[Start of Records for processing]
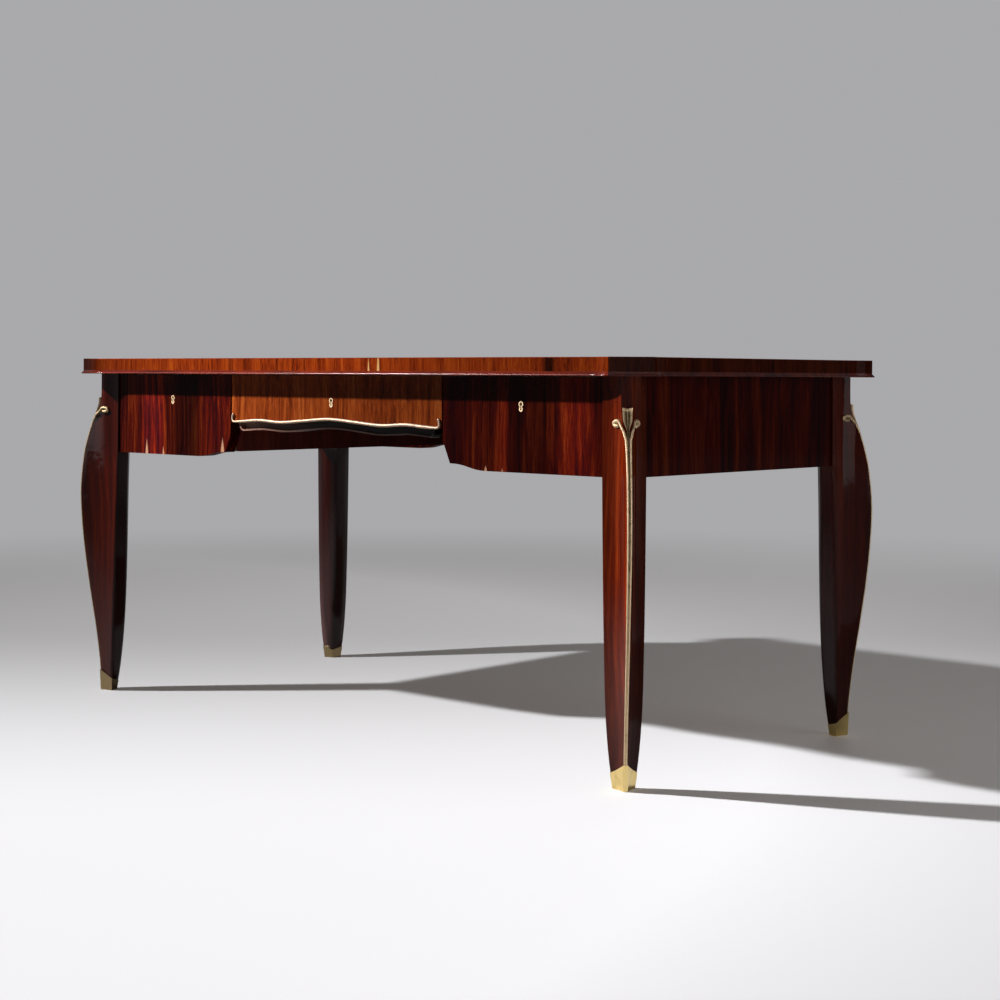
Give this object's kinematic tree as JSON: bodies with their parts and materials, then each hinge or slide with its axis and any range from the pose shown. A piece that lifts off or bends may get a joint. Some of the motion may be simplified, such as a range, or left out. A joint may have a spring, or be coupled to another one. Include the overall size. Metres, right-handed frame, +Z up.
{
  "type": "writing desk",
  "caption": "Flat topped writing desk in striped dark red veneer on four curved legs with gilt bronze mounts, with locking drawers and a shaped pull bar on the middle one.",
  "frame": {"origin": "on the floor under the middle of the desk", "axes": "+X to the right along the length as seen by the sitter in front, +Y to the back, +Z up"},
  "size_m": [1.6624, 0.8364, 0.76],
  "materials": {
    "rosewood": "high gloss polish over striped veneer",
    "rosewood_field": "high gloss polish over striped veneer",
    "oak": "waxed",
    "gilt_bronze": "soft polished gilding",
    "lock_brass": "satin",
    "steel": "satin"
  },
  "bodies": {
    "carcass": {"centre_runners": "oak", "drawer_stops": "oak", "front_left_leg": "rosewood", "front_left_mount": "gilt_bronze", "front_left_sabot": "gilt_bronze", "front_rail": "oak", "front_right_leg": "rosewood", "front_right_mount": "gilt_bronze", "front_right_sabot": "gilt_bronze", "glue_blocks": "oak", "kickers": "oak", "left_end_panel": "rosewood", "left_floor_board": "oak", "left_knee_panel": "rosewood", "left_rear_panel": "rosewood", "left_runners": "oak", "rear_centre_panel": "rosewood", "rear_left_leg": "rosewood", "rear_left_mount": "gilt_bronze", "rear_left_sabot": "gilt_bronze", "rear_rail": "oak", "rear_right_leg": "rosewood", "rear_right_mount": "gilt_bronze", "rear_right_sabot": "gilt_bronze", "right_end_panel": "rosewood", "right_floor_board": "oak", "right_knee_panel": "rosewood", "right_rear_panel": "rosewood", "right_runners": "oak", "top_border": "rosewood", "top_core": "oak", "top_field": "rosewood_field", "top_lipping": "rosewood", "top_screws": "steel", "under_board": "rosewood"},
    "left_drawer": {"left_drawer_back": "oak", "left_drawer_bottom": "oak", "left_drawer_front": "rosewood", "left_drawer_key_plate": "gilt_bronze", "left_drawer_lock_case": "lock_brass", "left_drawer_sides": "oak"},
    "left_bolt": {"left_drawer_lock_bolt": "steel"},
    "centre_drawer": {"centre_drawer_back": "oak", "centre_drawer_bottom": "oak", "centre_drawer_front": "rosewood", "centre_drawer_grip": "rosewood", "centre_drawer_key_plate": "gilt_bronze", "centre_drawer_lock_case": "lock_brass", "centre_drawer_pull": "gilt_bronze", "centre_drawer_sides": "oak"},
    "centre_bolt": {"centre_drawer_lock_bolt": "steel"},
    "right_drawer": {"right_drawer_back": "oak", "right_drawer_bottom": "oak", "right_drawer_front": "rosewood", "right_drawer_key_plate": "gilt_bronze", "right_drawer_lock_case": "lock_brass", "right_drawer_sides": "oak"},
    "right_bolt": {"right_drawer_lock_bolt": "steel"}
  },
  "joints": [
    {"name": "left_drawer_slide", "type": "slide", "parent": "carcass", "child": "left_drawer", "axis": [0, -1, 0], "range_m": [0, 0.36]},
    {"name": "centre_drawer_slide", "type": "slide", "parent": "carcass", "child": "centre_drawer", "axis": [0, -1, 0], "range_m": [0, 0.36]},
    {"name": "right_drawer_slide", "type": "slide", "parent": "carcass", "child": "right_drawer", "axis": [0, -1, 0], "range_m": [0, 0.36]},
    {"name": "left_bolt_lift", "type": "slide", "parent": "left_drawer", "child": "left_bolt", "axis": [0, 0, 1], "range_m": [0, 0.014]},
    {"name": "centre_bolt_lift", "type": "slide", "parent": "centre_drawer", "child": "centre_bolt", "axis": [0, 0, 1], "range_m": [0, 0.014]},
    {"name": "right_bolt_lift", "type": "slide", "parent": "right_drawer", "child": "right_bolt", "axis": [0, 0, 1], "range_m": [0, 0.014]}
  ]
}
[End of Records for processing]
[Start of Records for processing]
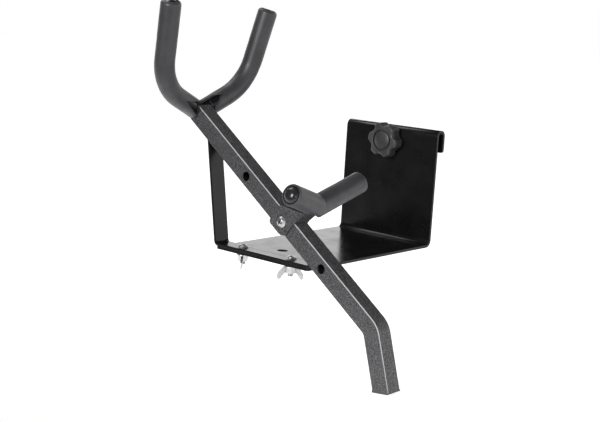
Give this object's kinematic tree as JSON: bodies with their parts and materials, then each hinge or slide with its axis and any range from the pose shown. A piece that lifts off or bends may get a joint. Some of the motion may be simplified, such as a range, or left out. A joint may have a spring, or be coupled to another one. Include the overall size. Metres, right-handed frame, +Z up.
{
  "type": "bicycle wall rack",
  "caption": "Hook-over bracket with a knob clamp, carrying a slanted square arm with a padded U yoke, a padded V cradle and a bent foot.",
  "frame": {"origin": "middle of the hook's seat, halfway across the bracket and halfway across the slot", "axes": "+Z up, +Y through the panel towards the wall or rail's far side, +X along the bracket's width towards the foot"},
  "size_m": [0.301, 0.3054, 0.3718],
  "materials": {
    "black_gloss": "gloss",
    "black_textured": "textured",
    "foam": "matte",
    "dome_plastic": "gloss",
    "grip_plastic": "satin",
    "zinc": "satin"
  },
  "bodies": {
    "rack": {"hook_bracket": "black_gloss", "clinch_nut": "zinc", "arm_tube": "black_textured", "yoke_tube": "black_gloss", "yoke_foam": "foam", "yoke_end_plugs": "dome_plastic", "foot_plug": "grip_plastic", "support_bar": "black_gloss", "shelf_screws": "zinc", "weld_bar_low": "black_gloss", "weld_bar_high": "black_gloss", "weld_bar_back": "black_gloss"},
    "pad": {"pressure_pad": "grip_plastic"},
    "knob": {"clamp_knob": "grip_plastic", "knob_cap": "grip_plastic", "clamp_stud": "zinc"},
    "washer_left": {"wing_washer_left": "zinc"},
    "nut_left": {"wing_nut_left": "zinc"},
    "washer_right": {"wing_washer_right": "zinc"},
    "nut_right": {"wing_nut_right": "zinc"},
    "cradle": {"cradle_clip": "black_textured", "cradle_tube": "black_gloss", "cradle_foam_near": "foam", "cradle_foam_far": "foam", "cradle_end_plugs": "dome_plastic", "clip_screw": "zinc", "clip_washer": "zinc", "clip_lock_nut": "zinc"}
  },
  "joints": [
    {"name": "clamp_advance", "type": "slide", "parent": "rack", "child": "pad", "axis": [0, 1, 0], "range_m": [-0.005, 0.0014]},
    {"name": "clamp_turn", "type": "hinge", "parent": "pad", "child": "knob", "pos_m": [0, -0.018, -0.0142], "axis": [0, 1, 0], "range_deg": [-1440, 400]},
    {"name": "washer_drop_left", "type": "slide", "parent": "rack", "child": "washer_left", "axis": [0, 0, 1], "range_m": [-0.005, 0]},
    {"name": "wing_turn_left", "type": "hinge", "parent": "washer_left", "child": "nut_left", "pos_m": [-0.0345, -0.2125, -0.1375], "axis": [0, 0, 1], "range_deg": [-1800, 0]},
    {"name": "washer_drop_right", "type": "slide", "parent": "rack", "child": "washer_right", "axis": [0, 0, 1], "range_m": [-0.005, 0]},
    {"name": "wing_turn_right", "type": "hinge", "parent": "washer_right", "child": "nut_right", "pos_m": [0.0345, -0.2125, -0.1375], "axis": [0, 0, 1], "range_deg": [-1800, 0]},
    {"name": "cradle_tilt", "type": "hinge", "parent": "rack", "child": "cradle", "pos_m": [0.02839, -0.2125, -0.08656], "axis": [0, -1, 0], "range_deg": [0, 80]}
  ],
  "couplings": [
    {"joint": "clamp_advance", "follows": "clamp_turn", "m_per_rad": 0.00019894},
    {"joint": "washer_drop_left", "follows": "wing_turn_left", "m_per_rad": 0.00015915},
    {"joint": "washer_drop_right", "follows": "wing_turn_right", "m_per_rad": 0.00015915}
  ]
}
[End of Records for processing]
[Start of Records for processing]
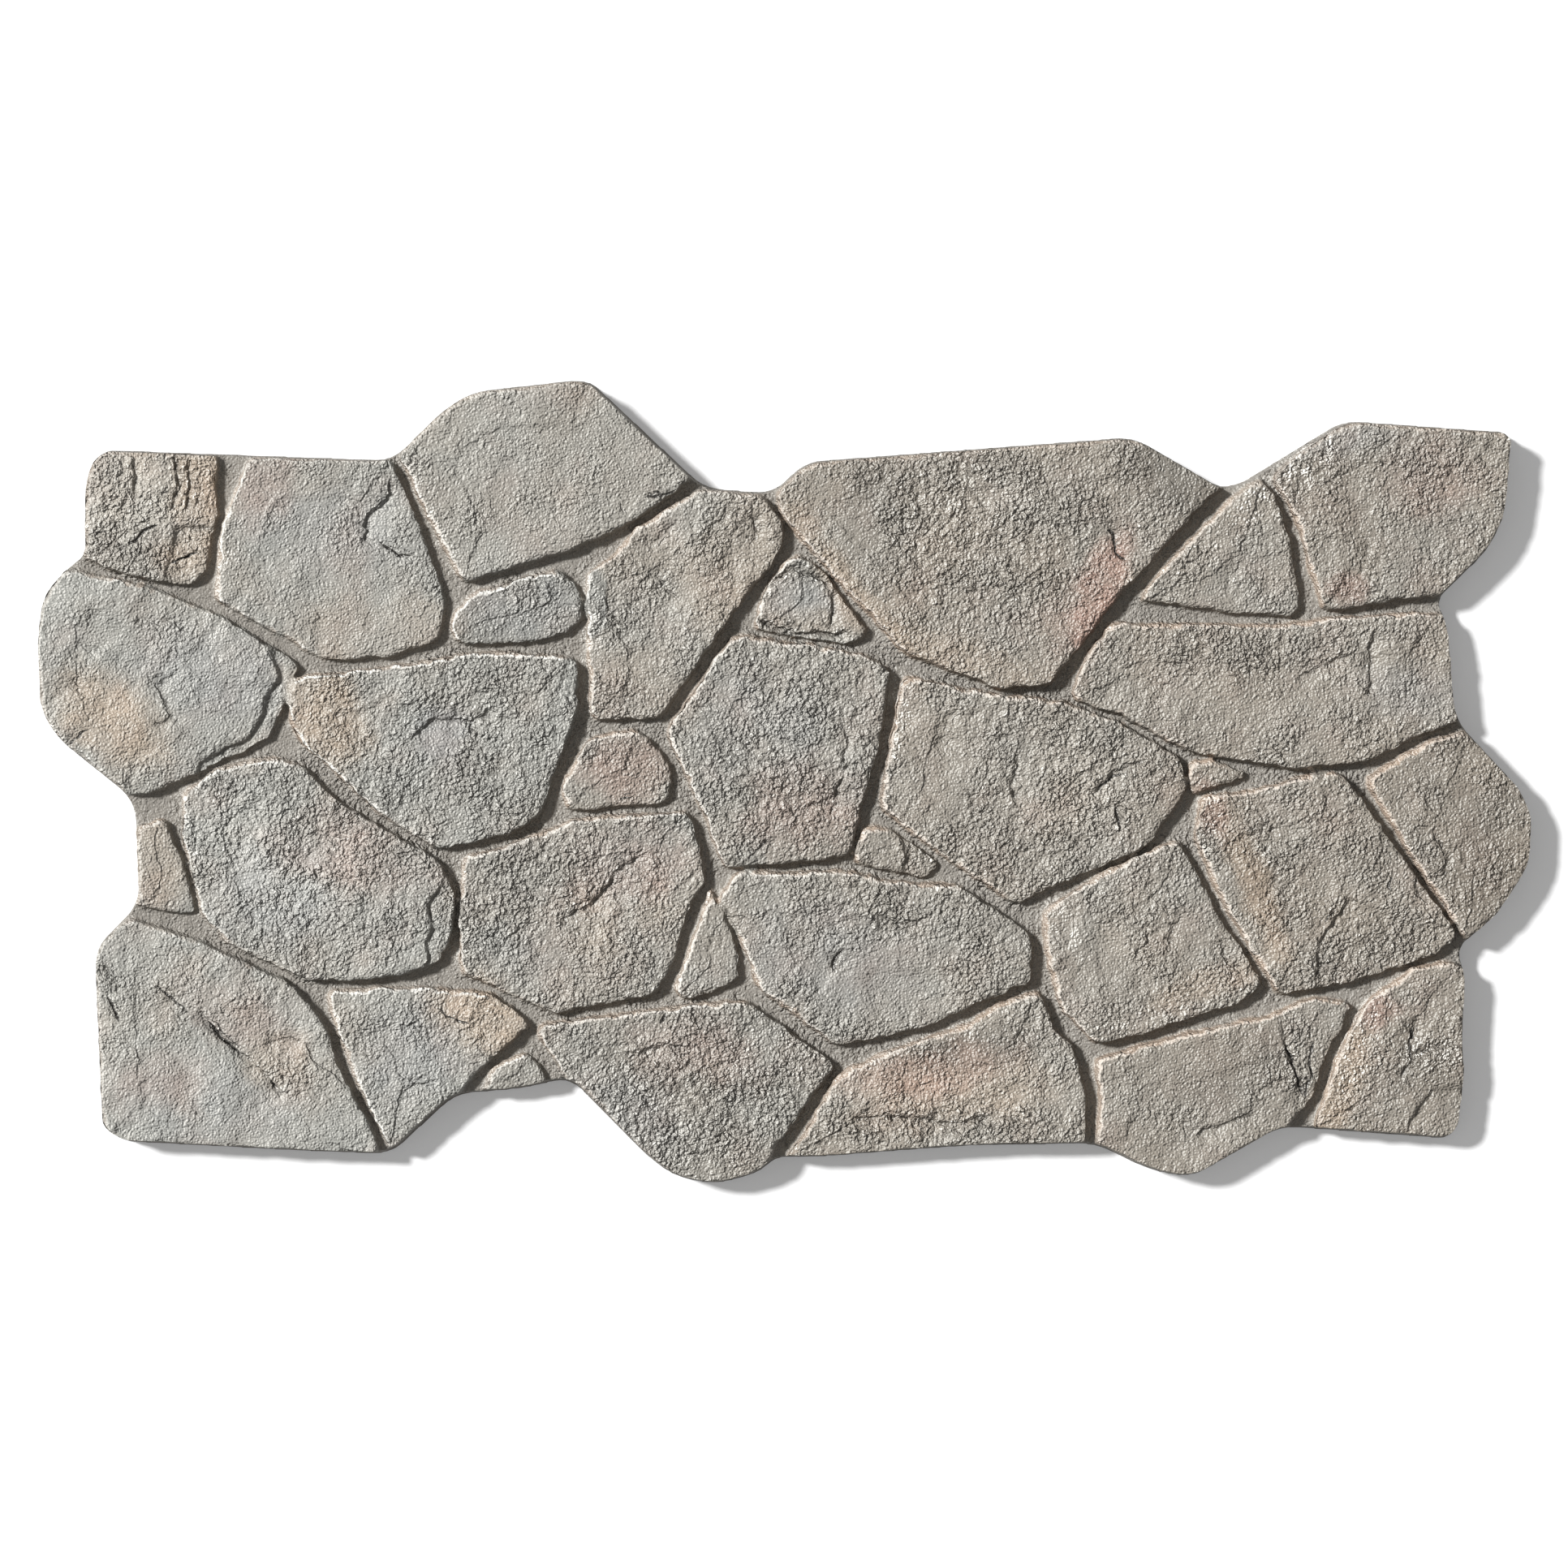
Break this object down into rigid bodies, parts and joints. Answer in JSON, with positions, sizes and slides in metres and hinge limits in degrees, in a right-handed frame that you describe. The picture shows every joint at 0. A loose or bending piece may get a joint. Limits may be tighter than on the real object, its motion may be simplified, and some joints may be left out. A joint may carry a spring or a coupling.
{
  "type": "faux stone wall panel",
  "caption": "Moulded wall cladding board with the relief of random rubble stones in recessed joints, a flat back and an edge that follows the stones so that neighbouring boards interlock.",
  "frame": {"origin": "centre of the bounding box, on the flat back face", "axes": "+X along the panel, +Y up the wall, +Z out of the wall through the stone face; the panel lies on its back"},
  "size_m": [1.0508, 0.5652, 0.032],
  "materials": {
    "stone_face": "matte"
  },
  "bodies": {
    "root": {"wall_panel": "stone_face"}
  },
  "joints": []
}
[End of Records for processing]
## Your objective
Give only the number of lines in the data that include the string "hinge".

## Result of this exercise
7